Task prompt -> Start at the line containing "Continue the three.js" and stop at the line containing "STRAND_WAVES = 330.0"; copy those lines exactly, both ends included, and no others.

Record list ->
•••••

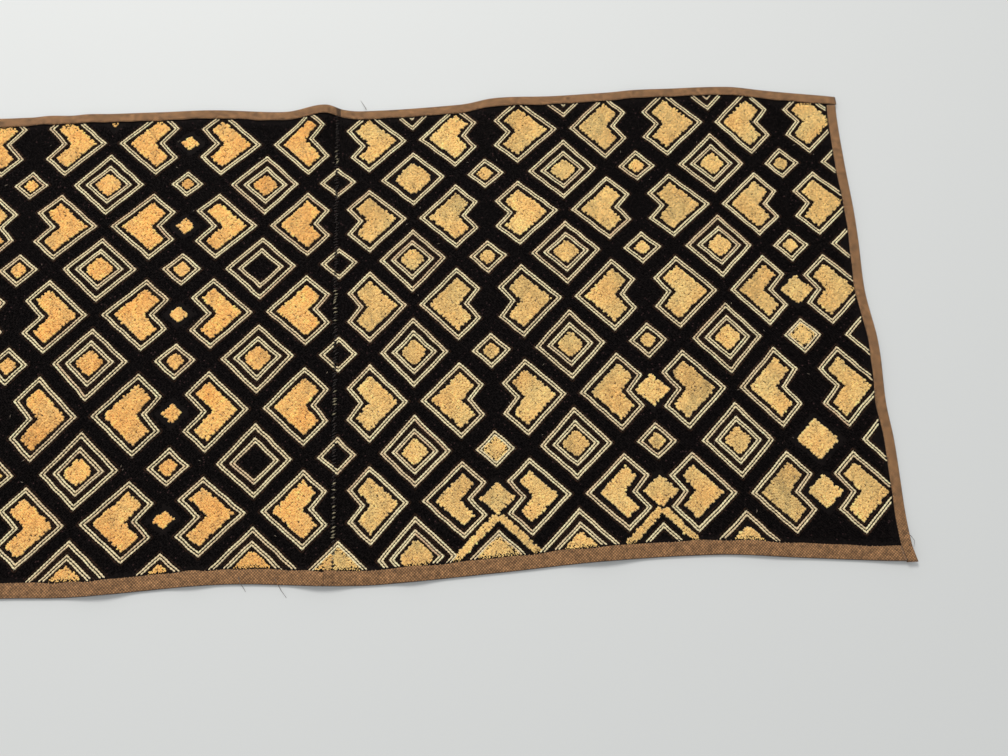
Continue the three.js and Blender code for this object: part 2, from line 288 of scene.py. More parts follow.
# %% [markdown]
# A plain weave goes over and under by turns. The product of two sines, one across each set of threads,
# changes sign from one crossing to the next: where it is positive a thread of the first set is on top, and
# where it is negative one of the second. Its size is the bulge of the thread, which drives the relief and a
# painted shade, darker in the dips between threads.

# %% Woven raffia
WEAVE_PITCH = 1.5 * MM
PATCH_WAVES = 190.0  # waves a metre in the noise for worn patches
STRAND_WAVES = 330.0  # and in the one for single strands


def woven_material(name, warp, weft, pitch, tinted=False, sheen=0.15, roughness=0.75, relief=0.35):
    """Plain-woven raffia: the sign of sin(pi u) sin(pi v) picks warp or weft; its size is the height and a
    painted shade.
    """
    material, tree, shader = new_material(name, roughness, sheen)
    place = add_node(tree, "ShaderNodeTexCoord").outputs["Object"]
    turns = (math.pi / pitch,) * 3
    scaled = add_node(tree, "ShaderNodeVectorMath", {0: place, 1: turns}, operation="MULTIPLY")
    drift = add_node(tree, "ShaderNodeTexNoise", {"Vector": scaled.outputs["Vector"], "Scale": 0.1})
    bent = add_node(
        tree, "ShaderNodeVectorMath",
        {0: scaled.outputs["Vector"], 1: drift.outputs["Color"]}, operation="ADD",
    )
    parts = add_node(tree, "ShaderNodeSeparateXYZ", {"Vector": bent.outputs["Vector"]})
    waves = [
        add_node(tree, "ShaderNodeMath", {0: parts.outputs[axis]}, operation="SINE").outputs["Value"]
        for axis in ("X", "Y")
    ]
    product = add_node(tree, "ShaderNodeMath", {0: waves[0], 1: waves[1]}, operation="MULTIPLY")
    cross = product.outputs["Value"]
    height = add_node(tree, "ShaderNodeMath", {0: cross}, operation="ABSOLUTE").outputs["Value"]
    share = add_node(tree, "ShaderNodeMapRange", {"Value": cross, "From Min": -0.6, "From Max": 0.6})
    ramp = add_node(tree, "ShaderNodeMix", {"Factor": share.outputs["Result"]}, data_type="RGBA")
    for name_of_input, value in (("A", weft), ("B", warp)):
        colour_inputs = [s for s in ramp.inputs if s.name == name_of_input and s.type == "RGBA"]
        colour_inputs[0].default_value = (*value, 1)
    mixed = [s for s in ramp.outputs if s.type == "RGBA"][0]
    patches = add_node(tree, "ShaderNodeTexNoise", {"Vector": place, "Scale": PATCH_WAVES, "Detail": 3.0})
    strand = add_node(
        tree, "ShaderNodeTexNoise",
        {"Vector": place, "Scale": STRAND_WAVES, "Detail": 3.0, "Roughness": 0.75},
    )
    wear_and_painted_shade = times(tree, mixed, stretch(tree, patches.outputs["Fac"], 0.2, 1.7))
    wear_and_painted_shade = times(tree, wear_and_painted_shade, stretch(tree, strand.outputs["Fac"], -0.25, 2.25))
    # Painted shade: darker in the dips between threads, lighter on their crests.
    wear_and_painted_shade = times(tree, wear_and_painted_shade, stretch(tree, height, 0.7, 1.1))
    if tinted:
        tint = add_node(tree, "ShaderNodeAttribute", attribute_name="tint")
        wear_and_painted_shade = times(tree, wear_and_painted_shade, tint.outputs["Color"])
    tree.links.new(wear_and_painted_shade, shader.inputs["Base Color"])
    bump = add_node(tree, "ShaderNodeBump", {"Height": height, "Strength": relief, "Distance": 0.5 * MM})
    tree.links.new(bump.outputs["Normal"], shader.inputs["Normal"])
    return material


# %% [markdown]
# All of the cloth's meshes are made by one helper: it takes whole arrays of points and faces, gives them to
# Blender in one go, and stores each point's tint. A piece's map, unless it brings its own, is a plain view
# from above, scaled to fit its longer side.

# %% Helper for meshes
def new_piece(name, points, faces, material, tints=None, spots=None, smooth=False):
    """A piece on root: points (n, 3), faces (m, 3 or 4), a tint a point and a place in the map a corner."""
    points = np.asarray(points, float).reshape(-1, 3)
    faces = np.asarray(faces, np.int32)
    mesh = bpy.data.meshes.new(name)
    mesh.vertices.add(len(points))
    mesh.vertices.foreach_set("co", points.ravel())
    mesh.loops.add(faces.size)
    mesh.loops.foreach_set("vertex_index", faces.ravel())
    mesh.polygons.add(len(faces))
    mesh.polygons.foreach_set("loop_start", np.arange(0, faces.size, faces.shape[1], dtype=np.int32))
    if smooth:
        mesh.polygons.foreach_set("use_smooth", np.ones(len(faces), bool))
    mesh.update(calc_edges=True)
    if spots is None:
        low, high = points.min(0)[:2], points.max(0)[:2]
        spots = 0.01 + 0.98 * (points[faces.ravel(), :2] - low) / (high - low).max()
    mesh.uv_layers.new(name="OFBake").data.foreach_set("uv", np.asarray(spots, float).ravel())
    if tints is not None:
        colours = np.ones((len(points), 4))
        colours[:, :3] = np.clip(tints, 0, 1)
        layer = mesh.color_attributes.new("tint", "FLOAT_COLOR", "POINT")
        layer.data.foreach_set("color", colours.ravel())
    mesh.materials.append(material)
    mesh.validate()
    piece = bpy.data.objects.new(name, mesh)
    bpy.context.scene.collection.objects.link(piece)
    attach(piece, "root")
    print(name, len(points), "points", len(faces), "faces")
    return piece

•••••

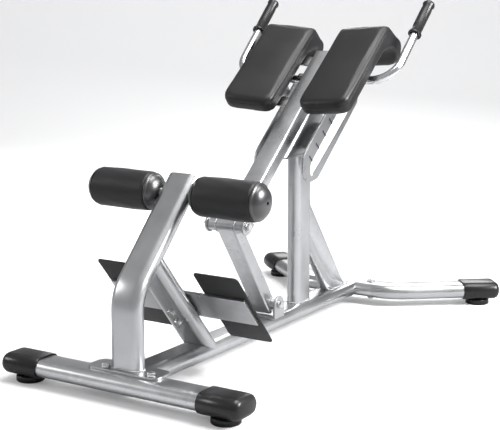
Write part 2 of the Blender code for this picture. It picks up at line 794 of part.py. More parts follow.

•••••

Exercise solution ->
Continue the three.js and Blender code for this object: part 2, from line 288 of scene.py. More parts follow.
# %% [markdown]
# A plain weave goes over and under by turns. The product of two sines, one across each set of threads,
# changes sign from one crossing to the next: where it is positive a thread of the first set is on top, and
# where it is negative one of the second. Its size is the bulge of the thread, which drives the relief and a
# painted shade, darker in the dips between threads.

# %% Woven raffia
WEAVE_PITCH = 1.5 * MM
PATCH_WAVES = 190.0  # waves a metre in the noise for worn patches
STRAND_WAVES = 330.0  # and in the one for single strands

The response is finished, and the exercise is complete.